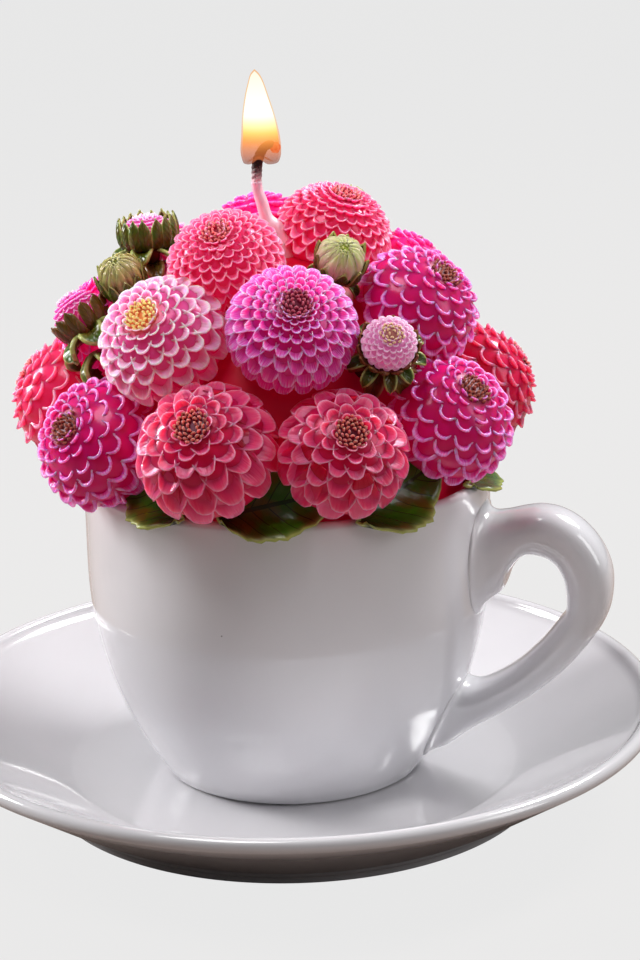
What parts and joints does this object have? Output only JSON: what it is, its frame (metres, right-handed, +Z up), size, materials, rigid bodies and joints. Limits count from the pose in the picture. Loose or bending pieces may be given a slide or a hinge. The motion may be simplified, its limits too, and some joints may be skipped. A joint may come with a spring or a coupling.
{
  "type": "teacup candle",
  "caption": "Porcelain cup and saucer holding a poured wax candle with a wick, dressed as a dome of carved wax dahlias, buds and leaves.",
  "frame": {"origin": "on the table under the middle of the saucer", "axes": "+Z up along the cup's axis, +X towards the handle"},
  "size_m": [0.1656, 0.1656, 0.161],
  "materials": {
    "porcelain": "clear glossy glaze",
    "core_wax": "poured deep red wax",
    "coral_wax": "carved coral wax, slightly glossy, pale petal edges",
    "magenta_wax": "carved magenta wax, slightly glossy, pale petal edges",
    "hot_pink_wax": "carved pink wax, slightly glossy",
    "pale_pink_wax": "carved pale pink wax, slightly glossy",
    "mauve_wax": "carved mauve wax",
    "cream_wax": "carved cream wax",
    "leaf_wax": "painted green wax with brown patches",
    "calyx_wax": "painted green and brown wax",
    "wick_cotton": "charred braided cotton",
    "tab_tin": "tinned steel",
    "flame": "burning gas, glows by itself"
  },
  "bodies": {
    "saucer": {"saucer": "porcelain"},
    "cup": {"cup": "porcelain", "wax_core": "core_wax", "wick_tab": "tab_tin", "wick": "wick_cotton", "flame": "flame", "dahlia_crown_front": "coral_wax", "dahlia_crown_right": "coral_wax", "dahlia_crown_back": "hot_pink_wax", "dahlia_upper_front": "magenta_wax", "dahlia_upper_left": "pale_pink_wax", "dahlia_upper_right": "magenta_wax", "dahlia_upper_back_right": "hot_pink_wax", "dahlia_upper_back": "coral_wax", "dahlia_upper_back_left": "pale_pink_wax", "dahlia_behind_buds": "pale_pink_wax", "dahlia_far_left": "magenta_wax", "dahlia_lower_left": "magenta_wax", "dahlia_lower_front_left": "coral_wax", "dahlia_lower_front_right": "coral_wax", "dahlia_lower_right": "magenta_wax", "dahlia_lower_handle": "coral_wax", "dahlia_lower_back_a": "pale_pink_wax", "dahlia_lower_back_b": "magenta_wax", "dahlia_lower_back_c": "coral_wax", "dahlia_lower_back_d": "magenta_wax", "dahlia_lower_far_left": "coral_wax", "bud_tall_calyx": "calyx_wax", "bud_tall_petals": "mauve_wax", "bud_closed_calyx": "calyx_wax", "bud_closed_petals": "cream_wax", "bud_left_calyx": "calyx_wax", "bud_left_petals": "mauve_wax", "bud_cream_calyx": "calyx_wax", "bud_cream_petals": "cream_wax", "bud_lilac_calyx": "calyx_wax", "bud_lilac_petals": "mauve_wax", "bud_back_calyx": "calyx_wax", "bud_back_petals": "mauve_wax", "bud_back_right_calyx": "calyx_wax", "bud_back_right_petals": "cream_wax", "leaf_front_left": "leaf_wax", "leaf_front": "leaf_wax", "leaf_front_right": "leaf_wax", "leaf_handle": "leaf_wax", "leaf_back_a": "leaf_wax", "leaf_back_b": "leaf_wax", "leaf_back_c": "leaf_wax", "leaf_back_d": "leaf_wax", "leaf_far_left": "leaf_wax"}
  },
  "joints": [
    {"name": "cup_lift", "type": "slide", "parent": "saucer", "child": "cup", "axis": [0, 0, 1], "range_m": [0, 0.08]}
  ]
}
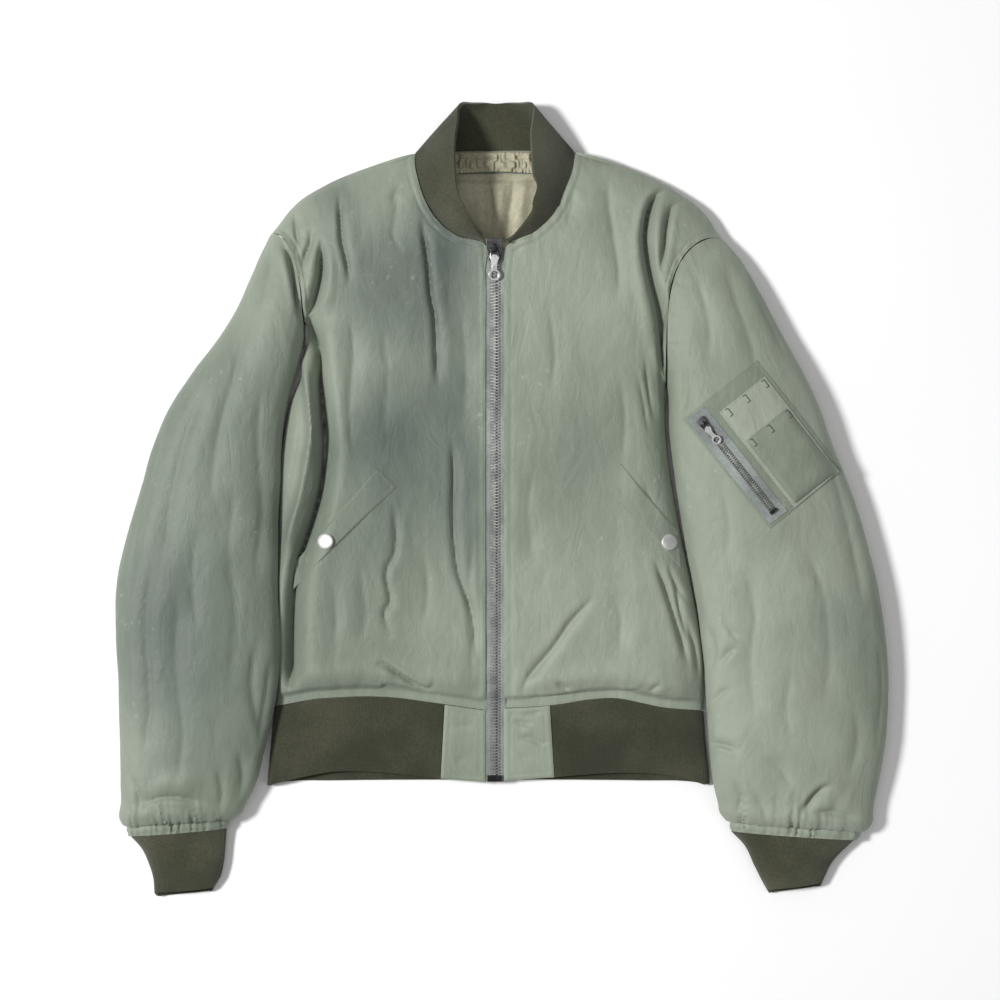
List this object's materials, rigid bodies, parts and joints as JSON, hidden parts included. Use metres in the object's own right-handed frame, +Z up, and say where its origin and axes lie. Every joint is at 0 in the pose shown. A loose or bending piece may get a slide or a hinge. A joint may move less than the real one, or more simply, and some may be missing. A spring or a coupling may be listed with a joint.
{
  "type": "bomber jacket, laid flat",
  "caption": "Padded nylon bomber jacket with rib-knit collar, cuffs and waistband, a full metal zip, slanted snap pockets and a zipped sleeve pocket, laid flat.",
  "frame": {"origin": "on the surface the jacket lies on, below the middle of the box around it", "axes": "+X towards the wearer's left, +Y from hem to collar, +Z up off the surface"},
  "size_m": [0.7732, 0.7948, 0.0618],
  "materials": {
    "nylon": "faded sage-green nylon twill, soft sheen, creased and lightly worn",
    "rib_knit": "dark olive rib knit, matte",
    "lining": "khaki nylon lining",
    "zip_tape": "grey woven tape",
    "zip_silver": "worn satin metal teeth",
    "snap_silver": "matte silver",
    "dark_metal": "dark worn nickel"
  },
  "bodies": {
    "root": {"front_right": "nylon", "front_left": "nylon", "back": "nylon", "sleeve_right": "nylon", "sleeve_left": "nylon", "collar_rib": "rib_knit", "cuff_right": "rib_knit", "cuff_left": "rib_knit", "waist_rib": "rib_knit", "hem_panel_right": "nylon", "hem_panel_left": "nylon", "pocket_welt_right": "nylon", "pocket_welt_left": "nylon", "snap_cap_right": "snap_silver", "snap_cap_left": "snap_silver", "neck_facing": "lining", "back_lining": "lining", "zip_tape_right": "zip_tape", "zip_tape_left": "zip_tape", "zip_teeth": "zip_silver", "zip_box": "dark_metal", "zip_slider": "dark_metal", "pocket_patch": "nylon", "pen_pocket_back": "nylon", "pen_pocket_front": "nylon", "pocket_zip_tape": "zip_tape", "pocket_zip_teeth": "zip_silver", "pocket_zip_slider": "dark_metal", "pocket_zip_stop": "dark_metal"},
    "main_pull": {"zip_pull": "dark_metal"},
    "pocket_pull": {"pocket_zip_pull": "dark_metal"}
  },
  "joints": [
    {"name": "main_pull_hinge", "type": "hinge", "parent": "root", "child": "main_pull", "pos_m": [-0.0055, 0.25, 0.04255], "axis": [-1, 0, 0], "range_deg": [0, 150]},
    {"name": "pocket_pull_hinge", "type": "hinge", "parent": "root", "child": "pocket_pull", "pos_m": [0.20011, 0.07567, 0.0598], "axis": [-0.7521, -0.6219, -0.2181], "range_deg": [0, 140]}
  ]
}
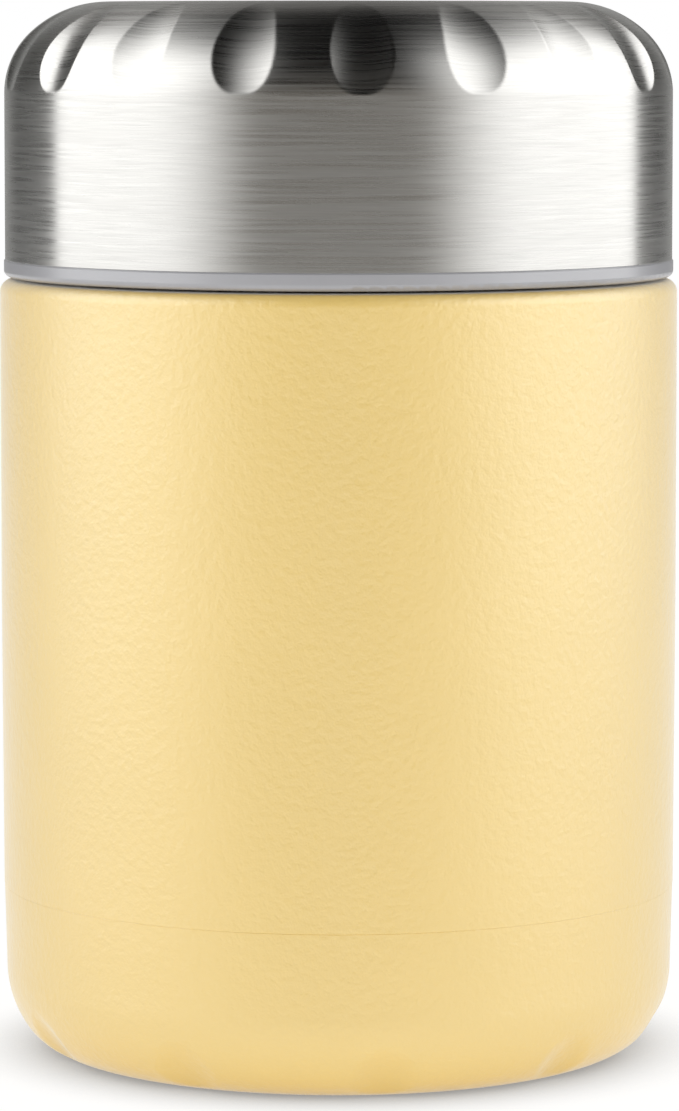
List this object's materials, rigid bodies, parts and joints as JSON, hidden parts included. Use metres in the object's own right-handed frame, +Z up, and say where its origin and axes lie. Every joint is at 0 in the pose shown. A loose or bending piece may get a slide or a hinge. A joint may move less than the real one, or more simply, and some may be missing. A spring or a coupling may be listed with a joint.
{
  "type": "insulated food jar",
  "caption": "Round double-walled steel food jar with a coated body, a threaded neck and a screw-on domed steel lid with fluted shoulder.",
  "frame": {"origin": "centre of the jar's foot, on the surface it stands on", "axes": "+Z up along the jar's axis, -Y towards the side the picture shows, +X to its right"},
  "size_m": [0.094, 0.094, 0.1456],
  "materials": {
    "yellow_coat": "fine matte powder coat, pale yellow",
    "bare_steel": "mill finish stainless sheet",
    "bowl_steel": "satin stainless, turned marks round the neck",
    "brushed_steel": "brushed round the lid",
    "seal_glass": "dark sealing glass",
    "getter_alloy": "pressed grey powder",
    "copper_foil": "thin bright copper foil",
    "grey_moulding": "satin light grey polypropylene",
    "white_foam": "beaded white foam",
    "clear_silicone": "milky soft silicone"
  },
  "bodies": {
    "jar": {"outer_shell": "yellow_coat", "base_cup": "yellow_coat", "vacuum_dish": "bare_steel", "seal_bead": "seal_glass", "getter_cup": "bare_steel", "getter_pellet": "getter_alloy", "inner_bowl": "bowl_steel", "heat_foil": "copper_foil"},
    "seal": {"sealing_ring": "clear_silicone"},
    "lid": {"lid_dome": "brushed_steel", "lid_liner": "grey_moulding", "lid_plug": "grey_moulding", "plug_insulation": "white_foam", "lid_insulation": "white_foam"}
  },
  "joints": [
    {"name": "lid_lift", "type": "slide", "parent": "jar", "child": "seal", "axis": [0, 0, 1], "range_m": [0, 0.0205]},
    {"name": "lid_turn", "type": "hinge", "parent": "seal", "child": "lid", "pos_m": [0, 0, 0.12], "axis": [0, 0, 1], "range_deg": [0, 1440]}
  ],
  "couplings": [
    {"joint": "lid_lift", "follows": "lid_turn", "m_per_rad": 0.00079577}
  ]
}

> Your objective
Look through the data and gather every line with the string "from" in it.

> Result of the exercise
What parts and joints does this object have? Output only JSON: what it is, its frame (metres, right-handed, +Z up), size, materials, rigid bodies and joints. Limits count from the pose in the picture. Loose or bending pieces may be given a slide or a hinge. The motion may be simplified, its limits too, and some joints may be skipped. A joint may come with a spring or a coupling.
  "frame": {"origin": "on the surface the jacket lies on, below the middle of the box around it", "axes": "+X towards the wearer's left, +Y from hem to collar, +Z up off the surface"},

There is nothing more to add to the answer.